Often mediation does not seem to have been in anybody’s thoughts until late in the day. There is also, frequently, an assumption about cases that are not ‘suitable’ for mediation. Some cases have required thousands of documents, take years to resolve and may even collapse before reaching a judge’s ruling. In the Bank of Credit and Commerce International case against the Bank of England, Gordon Pollock QC took 86 days just to open his case, which was withdrawn months later.


James Pirrie, a partner at London firm Family Law in Partnership, is a firm believer in collaborative law. As the solicitor for Julia McFarlane in the recent ground-breaking House of Lords divorce judgment, he suggests that, had the collaborative model been available at the outset of the case in 2001, the whole progress of the matter might have been different.

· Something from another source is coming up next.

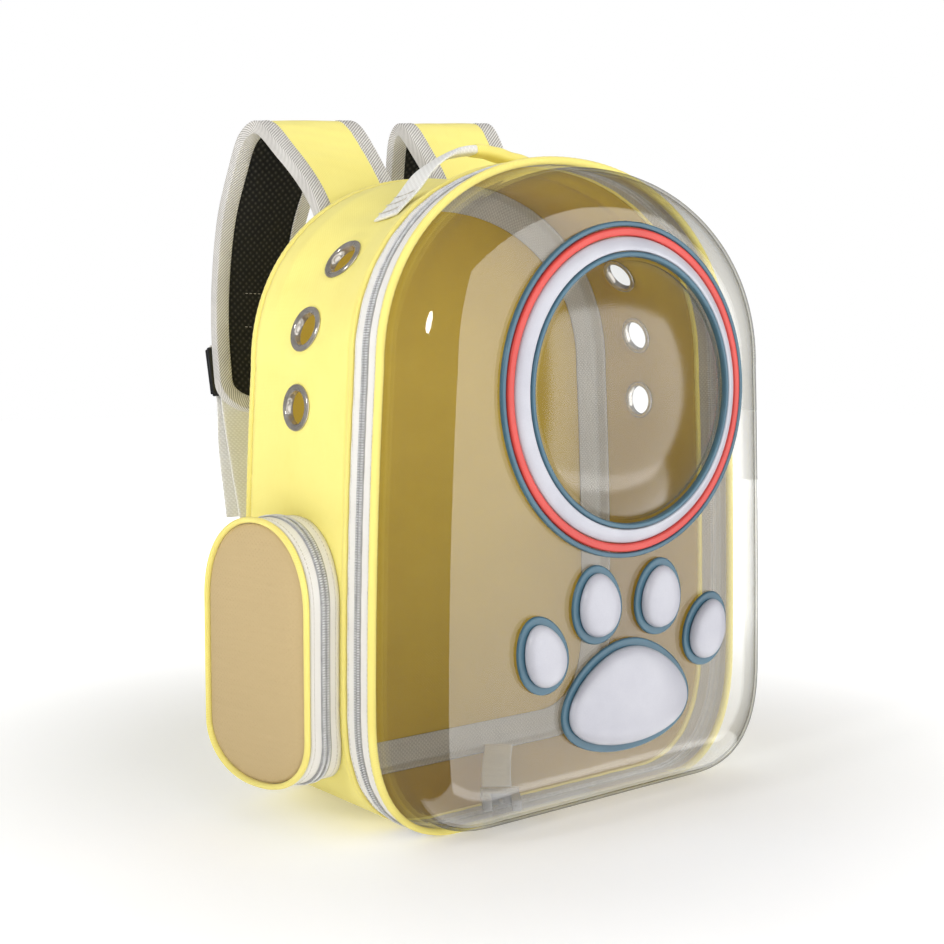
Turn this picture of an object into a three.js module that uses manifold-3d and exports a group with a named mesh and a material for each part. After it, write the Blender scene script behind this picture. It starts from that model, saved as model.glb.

‘The tragedy of litigation is that the family has less and less control over the issues, the agenda and the outcome… as one gets to the hearing in the House of Lords, the client is scrapping for somewhere to sit at the back with members of the public.’


As a former chairman of Resolution’s collaborative committee, Mr Pirrie considers that this model provides more informed choices for clients. Resolution has now merged its mediation and collaborative work within a single committee. ‘Traditional process is often about positions… too often, settlements happen because both sides are too weary to go on,’ he says. ‘Collaborative practice is about informed choice for both sides; conclusion is reached because a safe negotiation space is created and the lawyers help the clients to identify better options for resolution.’


He adds: ‘At some stage we know that the light bulb will go on for the civil litigators in the same way it went on for us. We are impatient for this to happen because we have seen how much better the outcome – as well as the process – can be.’


Mr Sands adds: ‘We need to educate lawyers, and the Law Society is trying to break down the barriers. But it is clear there is still a long way to go.’